Ce qui nous manque

Le Café des Anges rue de la Roquette


Samedi matin, je me suis arrachée au ciel argent qui perlait derrière mes fenêtres pour descendre de mon perchoir et me confronter aux basses réalités matérielles : faire des courses. Dans la rue déserte, non seulement les rideaux de fer étaient tirés sur les magasins dits non-essentiels (on se demande bien pour qui), mais la plupart des commerces alimentaires étaient également fermés. C’était le 1er mai, j’avais complètement oublié.

Place du Père-Chaillet, le marché biologique faisait le plein. J’ai acheté de la tomme de brebis, des crevettes et des courgettes, des fruits, puis je suis rentrée. Dans mes rêves les plus fous, je m’arrêtais prendre un café, debout, masque sur le menton et sourire béat, mais Pause Café, La fée verte… eux aussi étaient fermés. Un petit stand m’attendait devant le Café des Anges. À côté des jus de fruits, les cakes m’ont fait sourire. C’était bien la première fois que je voyais des cakes par ici. La healthy food, ce n’est pas vraiment leur spécialité, plutôt le hamburger et l’apéritif siroté sur la terrasse d’angle les soirs d’été – soupir.

J’ai hésité : à l’extérieur, des vieillards passablement ravagés (vraisemblablement ils ne buvaient pas que du café) s’étaient donné rendez-vous, mais la tentation de l’allongé fut plus forte et je me suis arrêtée. J’ai risqué une tête à l’intérieur. Un garçon aux cheveux longs jusqu’au milieu du dos m’a souri derrière son masque. Le café était bon, enfin il était chaud et c’était agréable, parce qu’autour de moi, la grisaille, l’humidité et la rue désertée donnaient à l’ensemble un air de dimanche d’automne… Un vélo s’est posé à mes côtés. Sur le guidon, des sacs plastiques pendaient ; lui aussi revenait du marché. « C’est bien comme temps, hein ? » Il pleuvait. « J’aime beaucoup la pluie à Paris. »

Le jeune homme était grand et brun, il habitait le quartier. Ce n’est pas systématique par ici, on croise beaucoup de gens de passage – mais bon, un samedi 1er mai, un jour de pluie en plein confinement, on pouvait s’en douter. Depuis la fermeture des cafés et des restaurants, je sors peu. Quand je le fais, c’est pour changer d’appartement. La dernière fois, j’ai pris un vin chaud à l’extérieur du Café du Passage – il y a quelques semaines, c’était encore envisageable. À mes côtés, un habitué et deux jeunes gens en survêtement ; ils travaillaient juste à côté. Nous avons banalement conversé ; pour ce qu’on en attendait, c’était parfait : nous avions envie de voir d’autres têtes et d’entendre d’autres voix, pas de philosopher. Je retrouvais la même soif de l’autre chez le jeune homme à vélo.

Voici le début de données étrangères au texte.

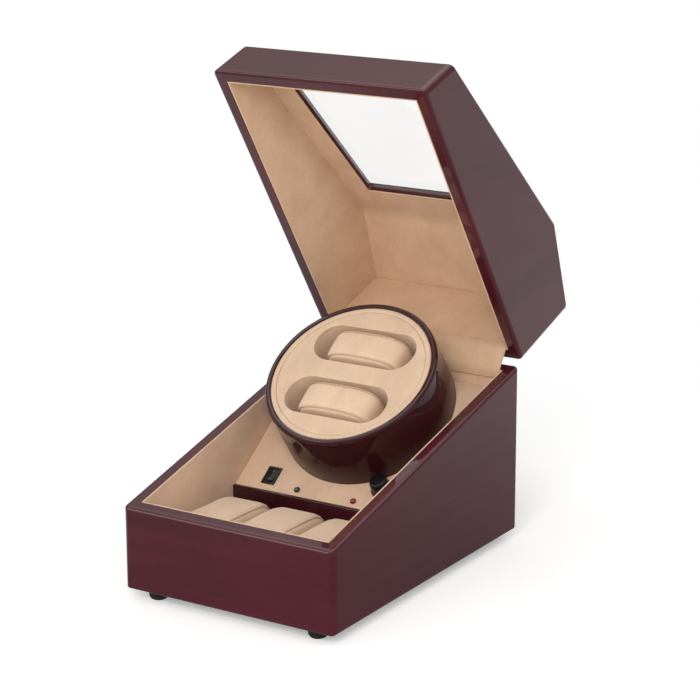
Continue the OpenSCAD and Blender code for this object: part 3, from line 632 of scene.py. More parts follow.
def plate(name, outlines, z0, z1, mat, frame, edge=0.0):
    """A flat plate with holes: the first outline is the outside. edge rounds its rims."""
    curve = bpy.data.curves.new(name + "_outline", "CURVE")
    curve.dimensions = "2D"
    curve.fill_mode = "BOTH"
    curve.extrude = ((z1 - z0) / 2 - edge) * MM
    curve.bevel_depth = edge * MM
    curve.bevel_resolution = 3
    curve.offset = -edge * MM
    for outline in outlines:
        spline = curve.splines.new("POLY")
        spline.points.add(len(outline) - 1)
        for point, (x, y) in zip(spline.points, outline):
            point.co = (x * MM, y * MM, 0, 1)
        spline.use_cyclic_u = True
    flat = new_object(name + "_tmp", curve)
    mesh = evaluated_mesh(flat)
    bpy.data.objects.remove(flat)

    work = bmesh.new()
    work.from_mesh(mesh)
    bmesh.ops.remove_doubles(work, verts=work.verts[:], dist=0.00001)
    for matrix in (shift(0, 0, (z0 + z1) / 2 * MM), in_metres(frame)):
        bmesh.ops.transform(work, matrix=matrix, verts=work.verts[:])
    bmesh.ops.recalc_face_normals(work, faces=work.faces[:])
    for face in work.faces:
        face.smooth = True
    for edge_line in work.edges:
        if len(edge_line.link_faces) == 2 and edge_line.calc_face_angle() > math.radians(40):
            edge_line.smooth = False
    work.to_mesh(mesh)
    work.free()
    mesh.materials.clear()
    mesh.materials.append(mat)
    mesh.name = name
    return new_object(name, mesh)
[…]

J’ai passé un message : j’écrivais dans les cafés, je ne savais pas faire autrement, ma vie était plus compliquée depuis un an. Il m’a passé le sien : lui écrivait plus facilement à la maison, mais les travaux répétitifs, il ne pouvait les faire que dehors, avec la concentration du flux anonyme autour de lui. Les visages inconnus lui manquaient. « Que tu dis » ! On a échangé un moment sur notre ras-le-bol du confinement et notre envie d’autre chose, sur le quartier qui se transformait en cour des Miracles à la nuit tombée. Il a attrapé son vélo : « Tu t’appelles comment ? » Et il est parti.